Instrução normativa mudou regra para indeferimentos
A instrução normativa 128, de 29 de março deste ano, mudou as regras sobre o indeferimento de benefícios, o que pode prejudicar o segurado e atinge diretamente as negativas feitas por meio de inteligência artificial.
Segundo a IN, quando a solicitação do segurado for negada por falta de documentação indispensável à concessão, não caberá recurso ao CRPS (Conselho Regional de Previdência Social), que poderia reverter a negativa. O pedido, neste caso, é arquivado, e o segurado terá de entrar com nova solicitação, deixando para trás os atrasados a que teria direito.
A advogada Adriane Bramante, presidente do IBDP (Instituto Brasileiro de Direito Previdenciário), afirma que o segurado que tem um pedido indeferido pelo INSS deve ficar atento e tentar reverter a negativa de qualquer forma. Ela orienta o trabalhador a entrar com o recurso, mesmo que a lei diga que não há o direito.
"Você tem o direito de entrar com o recurso. Se fez um requerimento e não apresentou nenhum elemento que não permita análise do direito deverá ser convocado para a exigência. A lei diz que, se o INSS indeferir por esse motivo, não cabe recurso, mas, na verdade, o INSS não tem competência para dizer se o recurso é cabível ou não, uma vez que o indeferimento cabe ao Conselho de Recursos."
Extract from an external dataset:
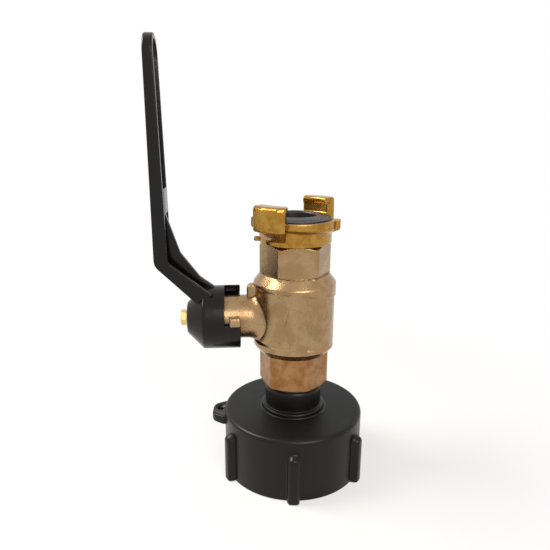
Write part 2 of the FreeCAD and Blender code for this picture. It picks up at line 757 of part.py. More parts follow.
def make_coupling():
    """Brass claw coupling screwed into the valve's outlet."""
    foot = z_outlet - pipe_thread_length + thread_end_gap
    solid = turned([
        (0, foot), (pipe_thread_radius, foot, thread_end_round), (pipe_thread_radius, z_outlet),
        (ring_radius, z_outlet, ring_foot_round), (ring_radius, z_face), (0, z_face)])
    for angle in (claw_angle, claw_angle + 180):
        solid = solid.fuse(make_flange(angle)).fuse(make_claw(angle))
    nub_foot = ring_radius - flange_root
    nub = Part.makeCylinder(nub_size / 2, nub_reach - nub_foot, V(nub_foot, 0, 0), V(1, 0, 0))
    nub.translate(V(0, 0, z_outlet + nub_size / 2 + nub_lift))
    nub.rotate(V(0, 0, 0), V(0, 0, 1), nub_angle)
    solid = solid.fuse(nub)
    groove = z_face - seal_groove_depth
    bore = turned([
        (0, foot), (flow_radius, foot), (flow_radius, groove), (seal_groove_radius, groove),
        (seal_groove_radius, z_face - seal_mouth_depth), (seal_mouth_radius, z_face - seal_mouth_depth),
        (seal_mouth_radius, z_face), (0, z_face)])
    return solid.cut(bore).removeSplitter()


def make_coupling_seal():
    """Rubber lip seal held in the coupling's groove."""
    groove = z_face - seal_groove_depth
    top = z_face + seal_rise
    shelf = z_face - seal_mouth_depth
    throat = flow_radius + seal_inner_gap
    return turned([
        (throat, groove), (seal_groove_radius, groove), (seal_groove_radius, shelf),
        (seal_mouth_radius, shelf), (seal_mouth_radius, z_face), (seal_lip_radius, z_face),
        (seal_lip_radius - seal_lip_edge / 2, z_face + seal_lip_edge, seal_edge_round),
        (seal_opening_radius, top, seal_crown_round),
        (seal_opening_radius - seal_opening_taper, top - seal_opening_depth, seal_edge_round),
        (throat, z_face - seal_throat_depth)])


# ---------------------------------------------------------------- every piece in its own file
parts = {
    "tank_cap": make_cap(),
    "tank_gasket": make_gasket(),
    "spigot_seal": make_spigot_seal(),
    "end_connector": make_end_connector(),
    "body_joint_seal": make_joint_seal(),
    "valve_body": make_body(),
    "lower_seat": make_seat(-1),
    "upper_seat": make_seat(1),
    "ball": make_ball(),
    "stem": make_stem(),
    "stem_thrust_washer": make_thrust_washer(),
    "stem_o_ring": make_stem_ring(),
    "packing_ring": make_packing(),
    "gland_nut": make_gland(),
    "lever": make_lever(),
    "lever_washer": make_washer(),
    "lever_nut": make_nut(),
    "claw_coupling": make_coupling(),
    "coupling_seal": make_coupling_seal(),
}

os.makedirs("parts", exist_ok=True)
for name, shape in parts.items():
    shape.exportStep("parts/" + name + ".step")
    box = shape.BoundBox
    print(f"{name}: {len(shape.Solids)} solid(s), valid {shape.isValid()}, volume {shape.Volume:.1f}, "
          f"z {box.ZMin:.1f} to {box.ZMax:.1f}")
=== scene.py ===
# %% [markdown]
# # Dressing a tank valve
# The part is a small lever ball valve that stands on a black screw cap.  The CAD model gives every
# place and size.  Blender gives the cast, turned and moulded surfaces their softness and finish.
# The first step opens the CAD model as a fixed frame, whose parts' boxes give the levels that follow.

# %% Open the frame
import math
import bmesh
import bpy
import numpy as np
from mathutils import Matrix, Vector


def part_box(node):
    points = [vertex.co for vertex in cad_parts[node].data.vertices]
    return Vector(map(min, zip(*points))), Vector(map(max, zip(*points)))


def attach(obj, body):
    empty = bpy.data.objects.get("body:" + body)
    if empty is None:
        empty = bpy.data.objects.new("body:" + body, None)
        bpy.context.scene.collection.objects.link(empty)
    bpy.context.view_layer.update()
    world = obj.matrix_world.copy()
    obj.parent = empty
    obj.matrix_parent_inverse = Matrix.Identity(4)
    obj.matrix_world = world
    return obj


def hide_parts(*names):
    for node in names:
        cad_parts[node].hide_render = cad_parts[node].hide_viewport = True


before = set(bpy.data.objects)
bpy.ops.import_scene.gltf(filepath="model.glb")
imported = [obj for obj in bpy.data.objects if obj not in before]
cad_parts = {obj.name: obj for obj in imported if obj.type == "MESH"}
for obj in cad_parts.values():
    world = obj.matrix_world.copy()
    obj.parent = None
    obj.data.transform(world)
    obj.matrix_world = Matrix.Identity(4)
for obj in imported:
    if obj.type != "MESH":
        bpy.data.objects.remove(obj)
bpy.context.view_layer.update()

MM = 0.001

# %% [markdown]
# ## Heights and reaches that every piece shares
# The dressed pieces must land exactly on the CAD solids, so their levels are read from the nodes'
# boxes where a box shows them.  Everything below is in millimetres.  The pipe runs up +Z, and the
# stem runs out along -X.  Radii that more than one surface needs are named here too.

# %% Levels and radii along the pipe and the stem
def level(node, end, axis=2):
    """Lowest (end 0) or highest (end 1) coordinate of a CAD node along an axis, in mm."""
    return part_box(node)[end][axis] / MM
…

Para Roberto de Carvalho Santos, do Ieprev (Instituto de Estudos Previdenciários), as negativas de benefícios por meio de "robôs" cerceiam ainda mais o direito dos segurados.
"A inteligência artificial tem sido usada para facilitar, um exemplo é no Judiciário. Mas a decisão tomada por um robô sem que isso seja destacado e deixado claro para o cidadão é absurdo sob o ponto de vista da dignidade da pessoa humana. O robô não vai conseguir fazer aquela análise humana da concessão do benefício mais favorável", diz.
Investimento em tecnologia ainda é baixo, diz IBDP
Para Adriane, as falhas no INSS devem ser sanadas com investimento na contratação de servidores, treinamento aos funcionários e ainda mais melhorias na área tecnológica, que apresenta falhas e impede o andamento de requerimentos no órgão.
Segundo o sindicato, há hoje 19,5 mil servidores no órgão, mas seriam necessários ao menos 30 mil para dar conta da demanda represada de pedidos. Vilma aponta ainda que é preciso investir no treinamento de novos contratados, mas diz que não há previsão de concurso.
Os funcionários administrativos do INSS iniciaram uma greve em 23 de março e ainda estão de braços cruzados. Como boa parte segue em home office, a paralisação consiste, neste caso, em não cumprir as metas estabelecidas. Além disso, os funcionários reclamam que o sistema do Meu INSS, usado nas concessões, é falho e provoca ainda mais atrasos.
Levantamento do IBDP mostra que, mesmo com o uso da inteligência artificial, o investimento em tecnologia no INSS é menor se comparado a outros órgãos. O estudo compara os valores destinados à Receita Federal e ao instituto. Mesmo com os cortes de 2022, o orçamento destinado ao fisco está previsto em R$ 1,3 bilhão e, ao INSS, em R$ 453 milhões.
"A reforma da previdência social, aprovada em 2019, agravou os problemas. Novas regras foram criadas, muitas extremamente complexas, e a Dataprev parece não estar conseguindo acompanhar todas as mudanças", diz Emerson Lemes, diretor do IBDP.
"Esses dados dizem muito sobre os problemas enfrentados tanto pelos servidores quanto pelos segurados", afirma.